Hubert od 3 miesiąca życia bardzo niespokojnie spał. Nie wybudzał się ale marudził, „kwękał”, kręcił się. Noce polegały na wędrówkach mamy do synka, nawet do 10 razy. Nikt nie wiedział dlaczego. Bez znaczenia było czy spał sam w swoim łóżeczku czy obok mamy/taty. Taka sytuacja ciągnęła się aż do początku tego roku.
W styczniu na jednym z portali społecznościowych Pani Basia zaczęła udostępniać informacje o terapii Bowena. Kilka z nich przeczytałam aczkolwiek nie sądziłam, że kiedyś z niej skorzystamy.
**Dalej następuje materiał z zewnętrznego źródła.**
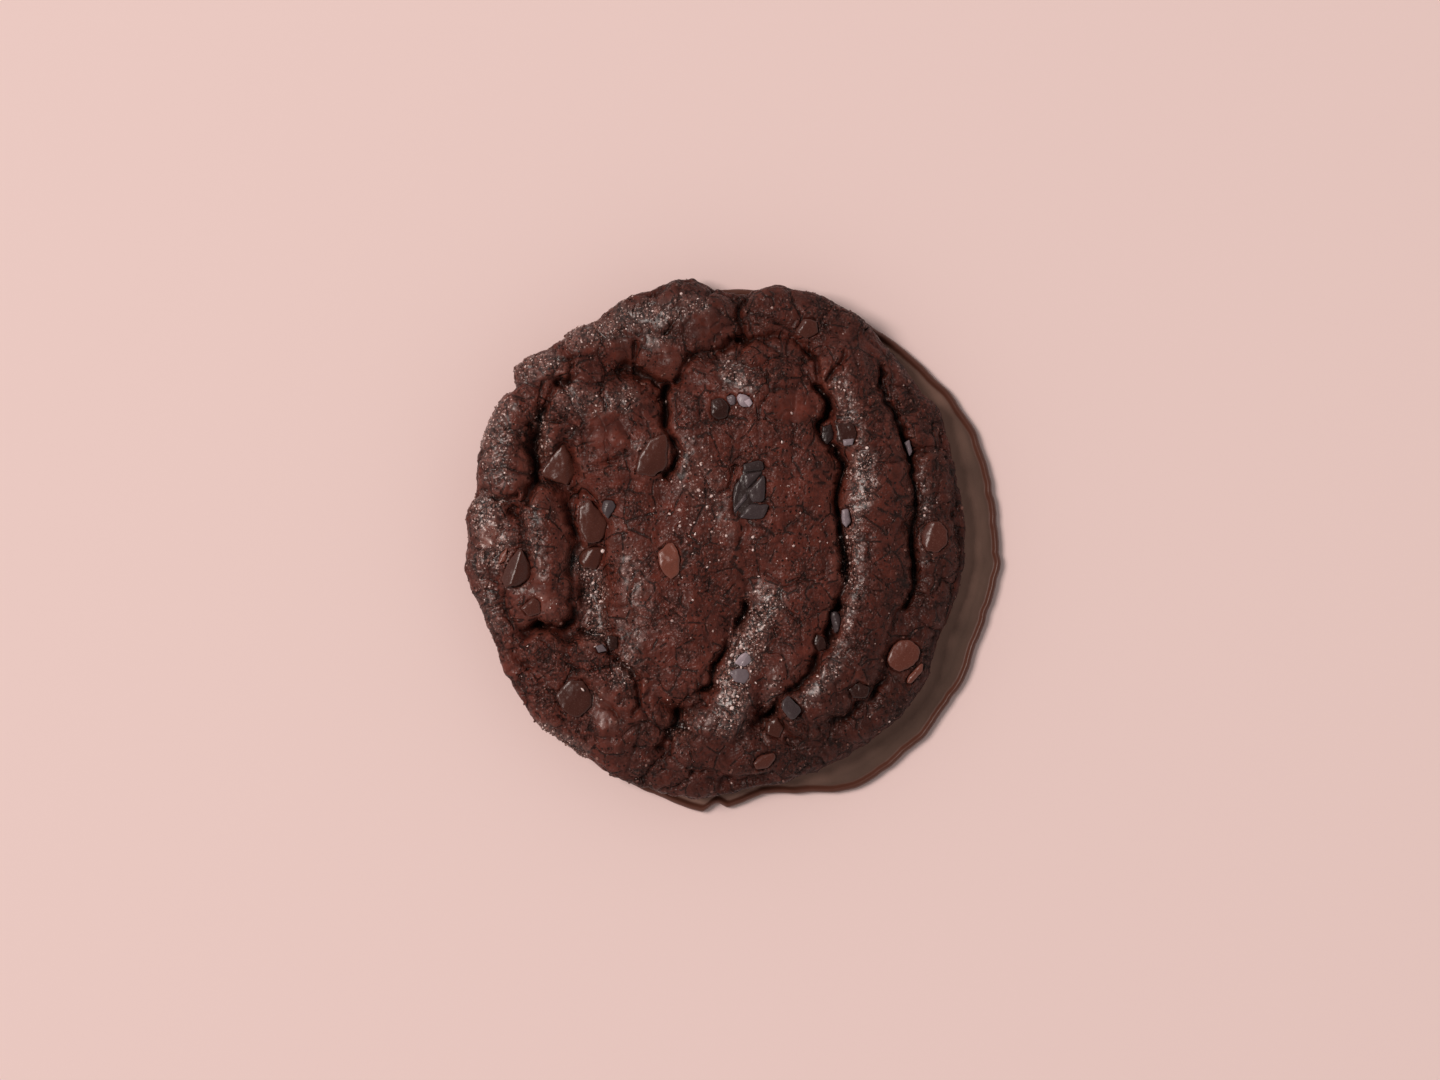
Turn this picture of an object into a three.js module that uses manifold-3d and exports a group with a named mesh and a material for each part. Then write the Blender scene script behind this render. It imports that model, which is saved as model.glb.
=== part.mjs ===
// A double chocolate cookie: a thick, folded round of baked chocolate dough, studded with
// chocolate drops and chunks, standing a little off centre on a thin disc of set chocolate.
// Millimetres, +Z up. The origin lies on the resting plane, under the middle of the outline.
// The layout below is measured from the middle of the dough, +X right and +Y away.

import * as THREE from "three";
import { mergeGeometries, mergeVertices } from "three/addons/utils/BufferGeometryUtils.js";
import Module from "manifold-3d";

// ---------------------------------------------------------------- driving dimensions

const doughRadius = 50;
const doughCrown = 11.6; // middle of the top above the resting plane, before the folds
const doughWaist = 6.2; // height of the widest line of the side
const footTuck = 2.2; // how far the side draws in below the waist
const sideSquareness = 3.4; // exponent of the rounded side: 2 is an ellipse, more is boxier

const baseRadius = 52.3;
const baseThickness = 1.8;
const baseCentre = [4.5, -1.9]; // the chocolate disc, from the middle of the dough
const lipRise = 0.9; // the rounded bead along the free edge of the disc
const lipWidth = 2.6;
const lipStart = [1.6, 3.0]; // the bead rises as this much of the disc comes to show

const middleOfOutline = [3.3, -1.1]; // of the whole cookie, from the middle of the dough

const doughRings = 32; // rings of the dough's mesh, from the middle to the foot
const topRings = 26; // how many of them lie on the top
const baseSegments = 96;

const colours = { dough: 0x44271f, base: 0x3f2a24 };

// ---------------------------------------------------------------- small helpers

const degrees = (angle) => (angle * Math.PI) / 180;
const clamp = THREE.MathUtils.clamp;
const lerp = THREE.MathUtils.lerp;
const smoothstep = (x, low, high) => THREE.MathUtils.smoothstep(x, low, high);

// Shortest way round from one angle to another, in degrees.
function angleBetween(a, b) {
  return Math.abs(((a - b + 540) % 360) - 180);
}

// One rounded swelling or dent of an outline: full at its own angle, gone at its half width.
function outlineBump(angle, bump) {
  const t = clamp(angleBetween(angle, bump.at) / bump.halfWidth, 0, 1);
  return bump.rise * (1 - t * t) ** 2;
}

function outlineRadius(angle, radius, bumps) {
  return bumps.reduce((sum, bump) => sum + outlineBump(angle, bump), radius);
}

// Repeatable value noise: a scrambled height from 0 to 1 at each lattice point of a layer,
// blended smoothly between the points.
function latticeValue(i, j, layer) {
  const mixed = (Math.imul(i, 374761393) + Math.imul(j, 668265263) + Math.imul(layer, 2147483647)) | 0;
  const stirred = Math.imul(mixed ^ (mixed >>> 13), 1274126177);
  return ((stirred ^ (stirred >>> 16)) & 0xffffff) / 0xffffff;
}

const easing = (t) => t * t * t * (t * (t * 6 - 15) + 10);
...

Dopiero po artykule o bezsenności i tym, że terapia Bowena może pomóc zaczęliśmy z mężem rozważać podjęcie próby u Huberta.
Tak trafiliśmy do Pani Basi. Hubert bardzo dobrze współpracował podczas pierwszego spotkania. Po pierwszym spotkaniu nastąpiły dwie praktycznie przespane noce ( 1-2 „pobudki”). Następne noce były gorsze ale nie oczekiwaliśmy cudu po jednym spotkaniu. Kolejne spotkanie, kolejny krok , noce bez zmian ale zauważyliśmy, że synek płynniej zaczął mówić, jego słownik jakby się poszerzył. W między czasie Hubert się rozchorował, wypadło nam jedno spotkanie. Po powrocie syn bardzo chętnie uczestniczył w kolejnych etapach terapii. Zaobserwowaliśmy, że zaczął częściej używać lewej ręki np. podczas jedzenia ( do tej pory jadł wyłącznie prawą ręką). Liczba pobudek się zmniejszyła, zaczął częściej zgłaszać potrzeby fizjologiczne, słownictwo się wzbogaciło.
Po ostatnim spotkaniu nastąpił przełom –sam zgłasza chęć położenia się do łóżka, zasypianie nie sprawia mu problemów, odbywa się to szybciej, i najważniejsze przesypia noce !!! Jutro mija siódmy dzień od ostatniego spotkania z Panią Basią i 6 przespana noc.
Po 2.5 roku nieprzespanych nocy nareszcie się wysypiamy.